SOURCE DATA:
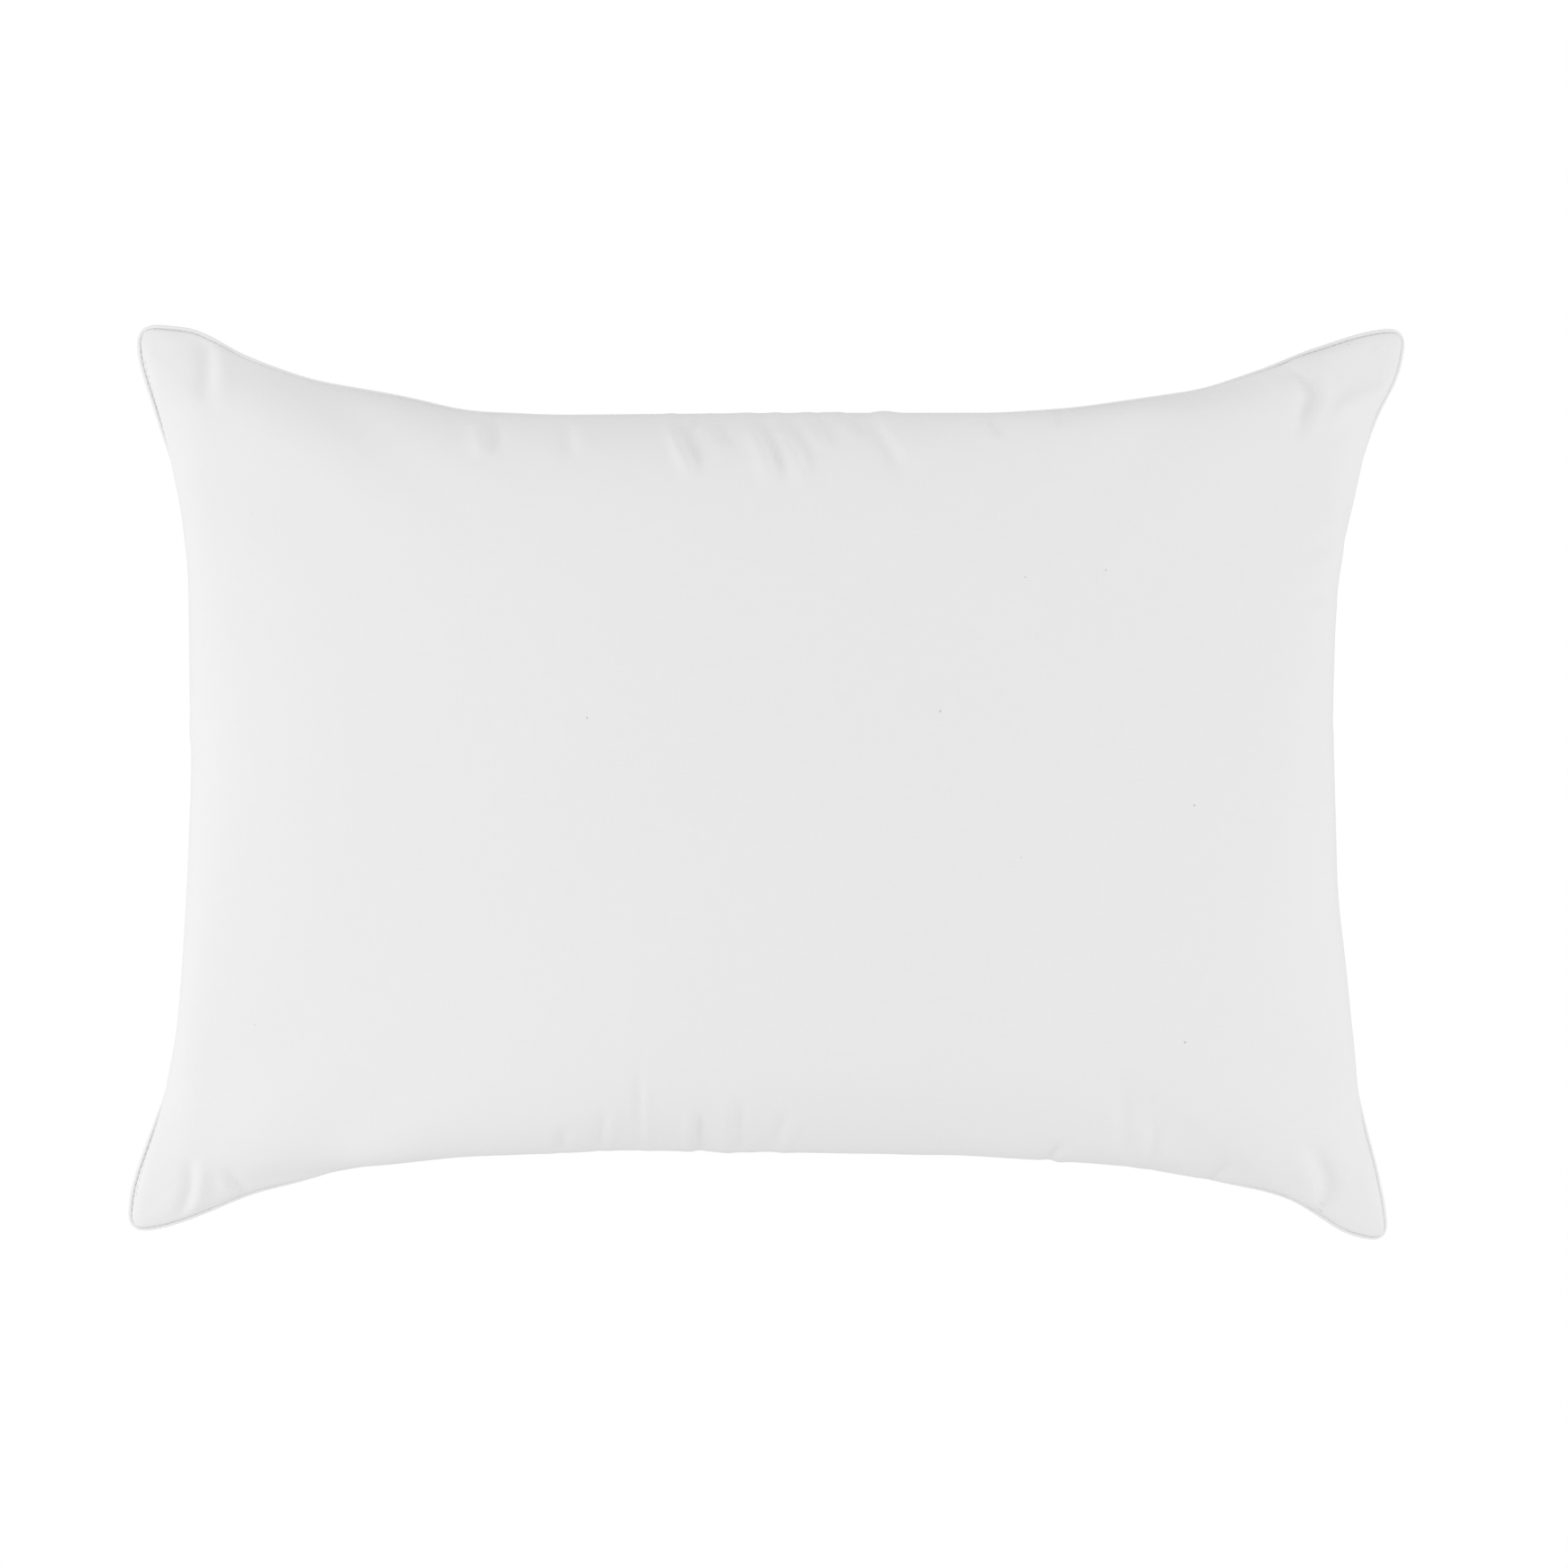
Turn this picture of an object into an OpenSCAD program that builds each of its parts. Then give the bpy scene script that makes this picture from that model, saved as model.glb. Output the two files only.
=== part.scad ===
// A piped bed pillow: two panels of ticking sewn round a corded edge and stuffed.
// The pillow lies on its back panel. The origin is on the floor under its middle,
// X runs along the length, Y across the width and Z up.

/* [Pillow] */
// Length from tip to tip of the corners, over the piping
pillow_length = 680; // [500:5:900]
// Width from tip to tip of the corners, over the piping
pillow_width = 487; // [360:1:620]
// Thickness at the middle, lying down
loft = 192; // [150:1:240]
// How far the middle of a long side is drawn in from its corners
long_side_dip = 46; // [15:1:60]
// How far the middle of a short side is drawn in from its corners
short_side_dip = 32; // [10:1:45]
// Height of the seam above the floor at the middle of a side
seam_height = 95; // [75:1:115]
// How much lower the seam hangs at the corner tips
corner_drop = 14; // [0:1:30]
// How deep the underside would bulge below the floor if it weren't pressed flat
underside_press = 22; // [12:1:40]
// Height over which the underside turns up from the floor
floor_easing = 7; // [3:0.5:12]
// Distance from a corner tip at which the seam line starts to round
corner_round = 16; // [8:1:30]

/* [Ticking] */
// Thickness of the ticking
ticking_thickness = 0.5; // [0.3:0.05:0.8]
// Width of the seam allowance turned inside
seam_allowance = 10; // [7:0.5:16]

/* [Piping] */
// Diameter of the filler cord
cord_diameter = 2.2; // [1.5:0.1:4]
// Thickness of the bias strip round the cord
strip_thickness = 0.3; // [0.2:0.05:0.5]

/* [Stitching] */
// Thickness of the sewing thread
thread_diameter = 0.4; // [0.2:0.05:0.6]
// Distance of the hidden lockstitch from the seam line
lockstitch_inset = 4.5; // [4:0.25:6]
// Distance of the closing topstitch from the seam line
topstitch_inset = 3; // [2:0.25:6]
// Length of one topstitch
stitch_length = 3; // [2:0.25:4]
// Space between two topstitches
stitch_space = 1; // [0.5:0.25:2]
// Distance from a corner tip at which the topstitching stops
topstitch_margin = 22; // [18:1:40]
// Width of the overlock stitch on the raw edges
overlock_width = 4; // [3:0.5:5]
// Thickness of the layer of overlock thread
overlock_thickness = 0.3; // [0.2:0.05:0.5]

/* [Care label] */
// Width of the label along the seam
label_width = 28; // [15:1:40]
// Length that hangs out of the seam
label_drop = 42; // [20:1:60]
// Thickness of the folded label
label_thickness = 0.4; // [0.2:0.05:0.8]
// Distance of the label from the middle of the short side
label_offset = 70; // [0:1:110]

/* [Fit] */
// Gap between pieces that lie against each other
lie_gap = 0.05; // [0.03:0.01:0.1]
// Gap between the ticking and the filling
fill_gap = 0.2; // [0.1:0.05:0.5]
// Gap between a thread and the cloth it lies on
thread_gap = 0.3; // [0.25:0.05:0.5]

/* [Hidden] */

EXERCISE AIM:
Set down verbatim only the lines between the start of the data above and the line with "width and Z up.", both boundaries included.

WRITTEN ANSWER:
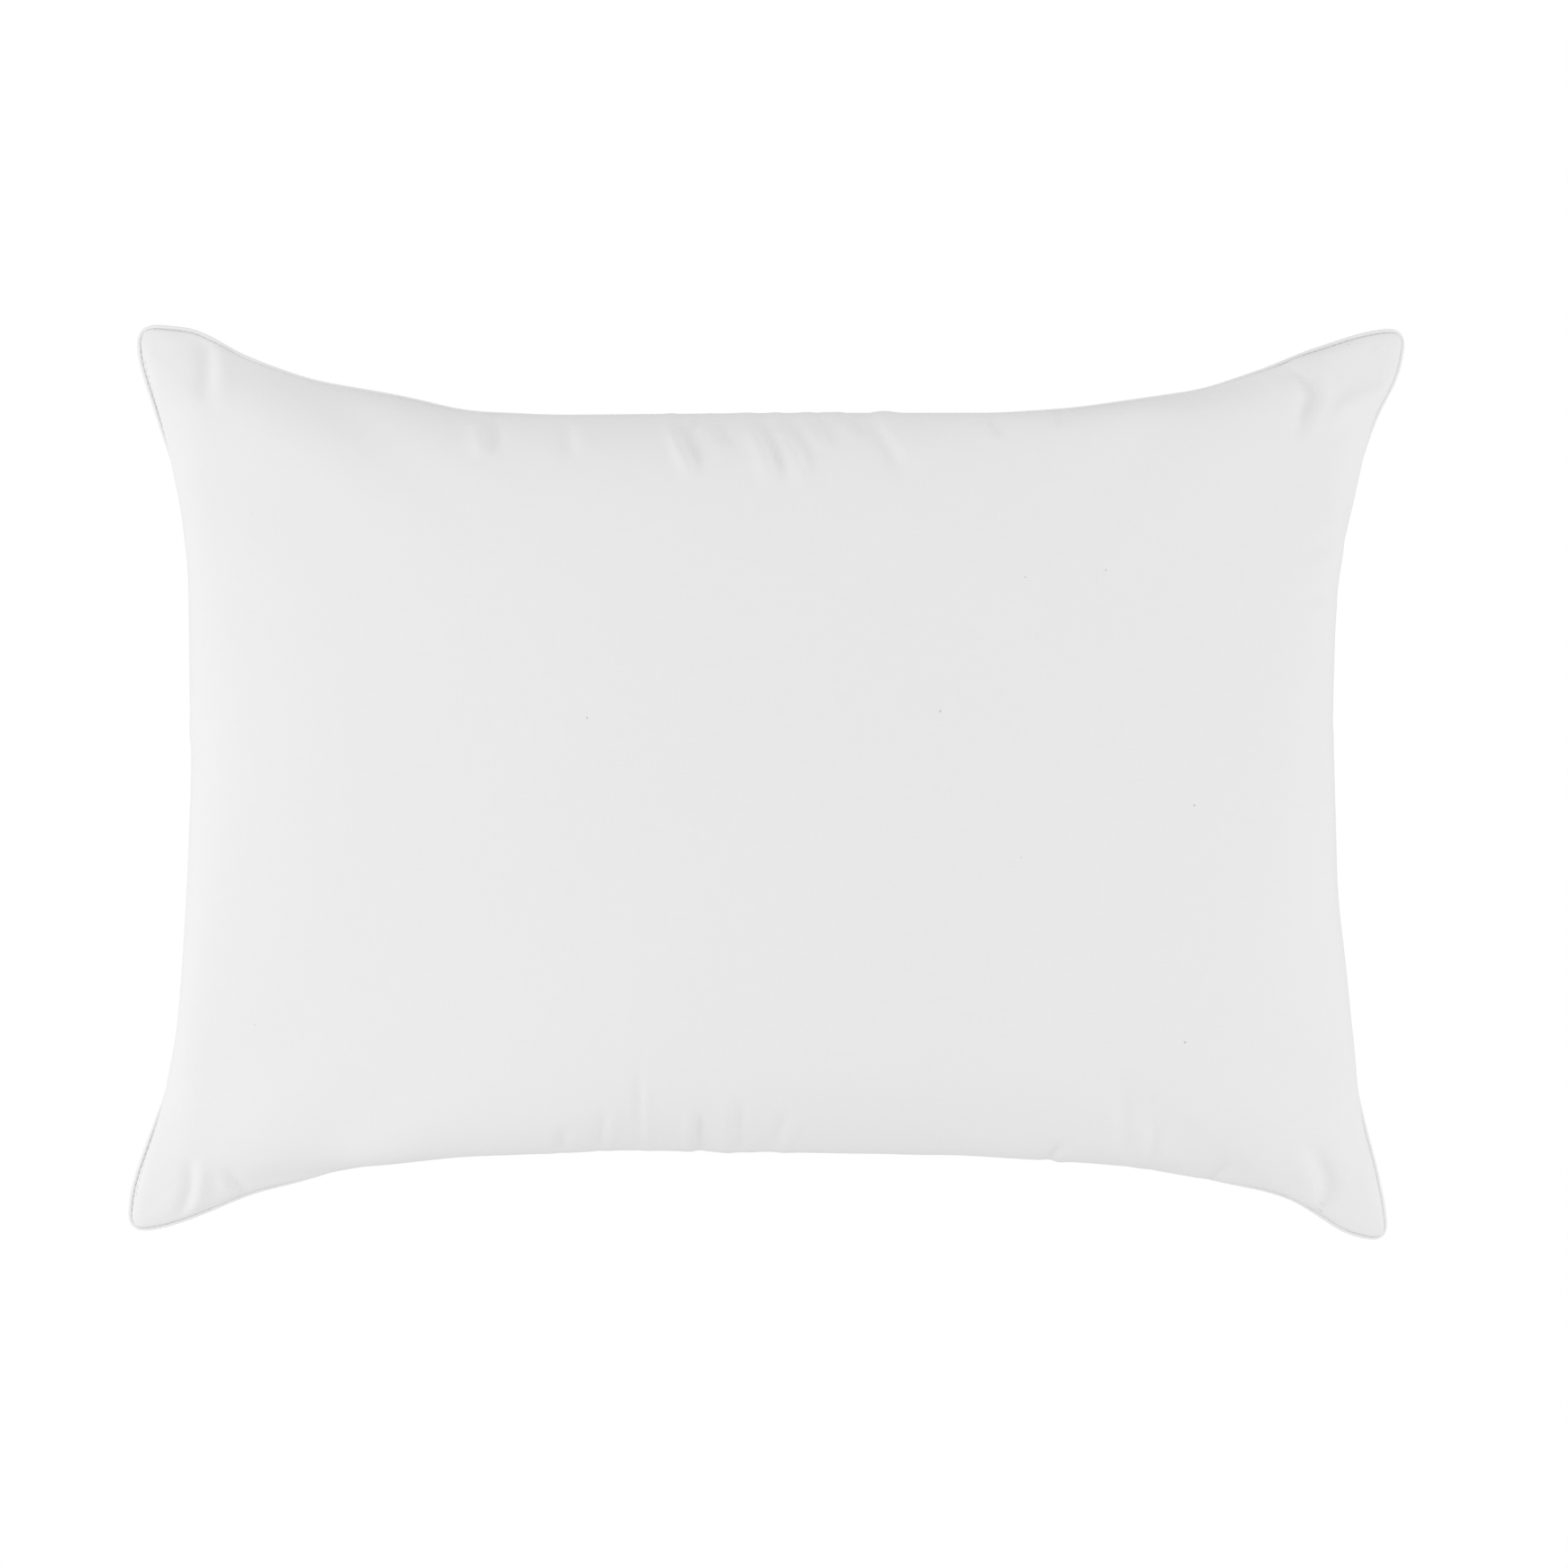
Turn this picture of an object into an OpenSCAD program that builds each of its parts. Then give the bpy scene script that makes this picture from that model, saved as model.glb. Output the two files only.
=== part.scad ===
// A piped bed pillow: two panels of ticking sewn round a corded edge and stuffed.
// The pillow lies on its back panel. The origin is on the floor under its middle,
// X runs along the length, Y across the width and Z up.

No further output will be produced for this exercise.